What I got from reading the U of A Faculty of Law post was that, as Canadians, we have to be very careful about policing ideas vs. policing substantive harm to others. The point I tried to make (as did you with your observation about many monogamous marriages being harmful) is that there seems to be acceptable places for us to find harm, and unacceptable places for us to find harm (regardless of where harm actually exits). It`s just interesting to me how things become and cease to be popular for this acceptability.

Whew. Didn`t think my response would be this long. Hope you don`t feel like I`m jumping all over you, it`s just that you`ve brought up some really good points that I really wanted to address.
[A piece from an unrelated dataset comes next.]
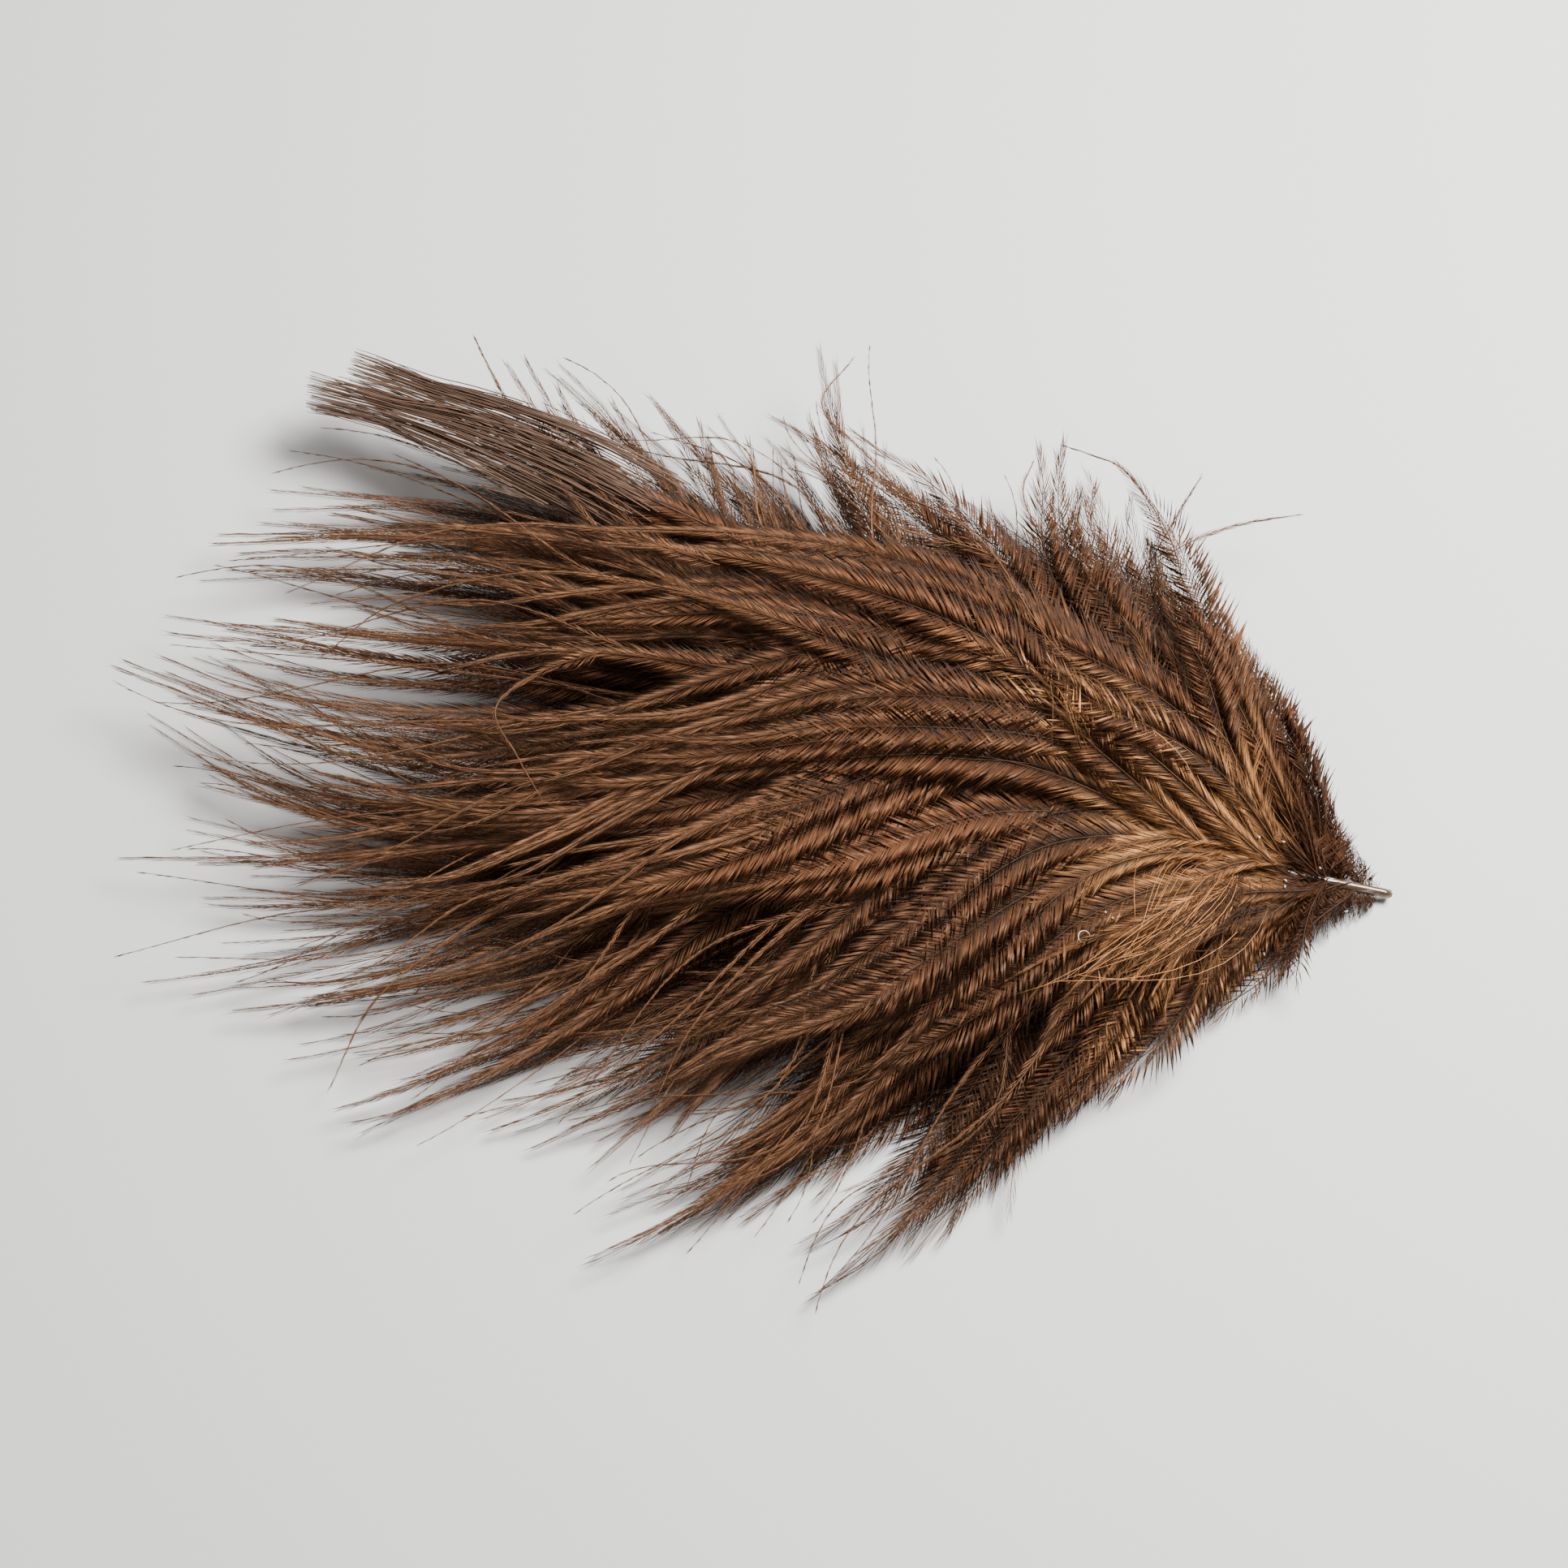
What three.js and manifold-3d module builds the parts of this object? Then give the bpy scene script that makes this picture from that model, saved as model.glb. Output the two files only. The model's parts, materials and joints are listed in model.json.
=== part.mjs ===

AND ... if you ever wanted to talk about polygamy stuff ... I`m totally up for it. I did a paper on it this year, and hearing different points of view about it all really gets me excited.

Clay Hilbert said...

This is an interesting article and post. I think that the authorities in this case may be a little overzealous in taking custody of the children. If they are working under 319(2) of the Criminal Code (Wilful Promotion of Hatred) and making that the basis of their seizure rights I think they are stretching the letter of the law beyond the scope of it's intention.

On another note I just don't get why people promoting the advancement of white people gravitate to the symbol of Nazi Germany. What a horrible symbol to get behind! I don't think this lady (although I can't speak on her behalf) would want another genocide to take place but that is kind of what she is promoting by using those symbols. Black people have established organizations such as the NAACP and have symbols like the upraised fist (extreme where the black panthers are concerned) but since no genocide has been linked to either of those banners they don't carry the same connotations the swastika and the iron cross do.

I think that ethnocentrism is still prevalent in society. But in our globalized world the viewpoint strikes me as antiquated and to some degree close-minded. I think there are healtier ways to embrace difference and uniqueness (I'm looking at you summer Olympics) that do it without promoting hate. Variety is the spice of life, different isn't always evil.